Mais, au-delà de ce paradoxe, au-delà du vivier djihadiste tunisien destiné autant pour perpétrer le terrorisme en Tunisie (a-t-on oublié les attentats et les carnages perpétués chez nous ?) que pour aller combattre aux côtés des Daéchiens, il y a à relever un autre paradoxe, et ce paradoxe c’est dans le monde occidental qu’il s’est mu. L’amérique et ses alliés européens auront fait le lit de l’intégrisme,
donnant asile aux islamistes, au nom des droits de l’homme et au nom d’un vaste plan de démantèlement des dictatures arabes. Tous les opposants contre les dictatures (y compris l’establishment de Ben Ali) étaient les bienvenus. Les démocraties occidentales auront même réussi le prodige de favoriser la connexion gaucho-intégriste. En ce qui nous concerne, les « gauchos », tout comme les opposants progressistes et autres socialistes, auront été broyés par l’islam politique après la révolution.
Sans se rendre compte, l’occident tissait sa propre filière djihadiste. Sur ce plan, il se trouve qu’ils ont été à deux pour créer l’hydre terroriste : les dictatures arabes et les démocraties occidentales. Cocktail explosif, c’est ce qu’il en a résulté.

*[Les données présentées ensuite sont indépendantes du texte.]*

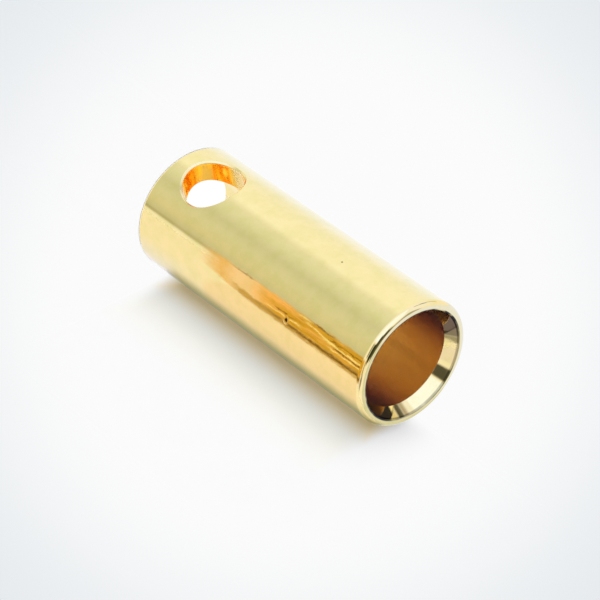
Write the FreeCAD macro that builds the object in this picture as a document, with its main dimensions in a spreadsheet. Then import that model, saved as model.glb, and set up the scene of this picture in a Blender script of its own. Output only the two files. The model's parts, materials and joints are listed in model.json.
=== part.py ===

Maintenant, il va falloir penser à une meilleure stratégie au niveau de l’échange de renseignements entre la Tunisie et la France. Iyadh Ben Achour déclare qu’il y a un problème tunisien. Mais il y a aussi un problème français. Les médias et l’opinion publique française penchent pour « la filière djihadiste tunisienne ». Cela se comprend, puisque ce sont des Tunisiens qui perpétuent ces attentats. En revanche, il ne serait pas indifférent de rappeler à nos amis français (et allemands) le nombre de médecins, d’ingénieurs et de chercheurs tunisiens qui opèrent chez eux. Fuite des djihadistes ? Possible. Mais, surtout, fuite de nos cerveaux. Là, la Tunisie a effectivement un problème. Pour la France, c’est une manne céleste.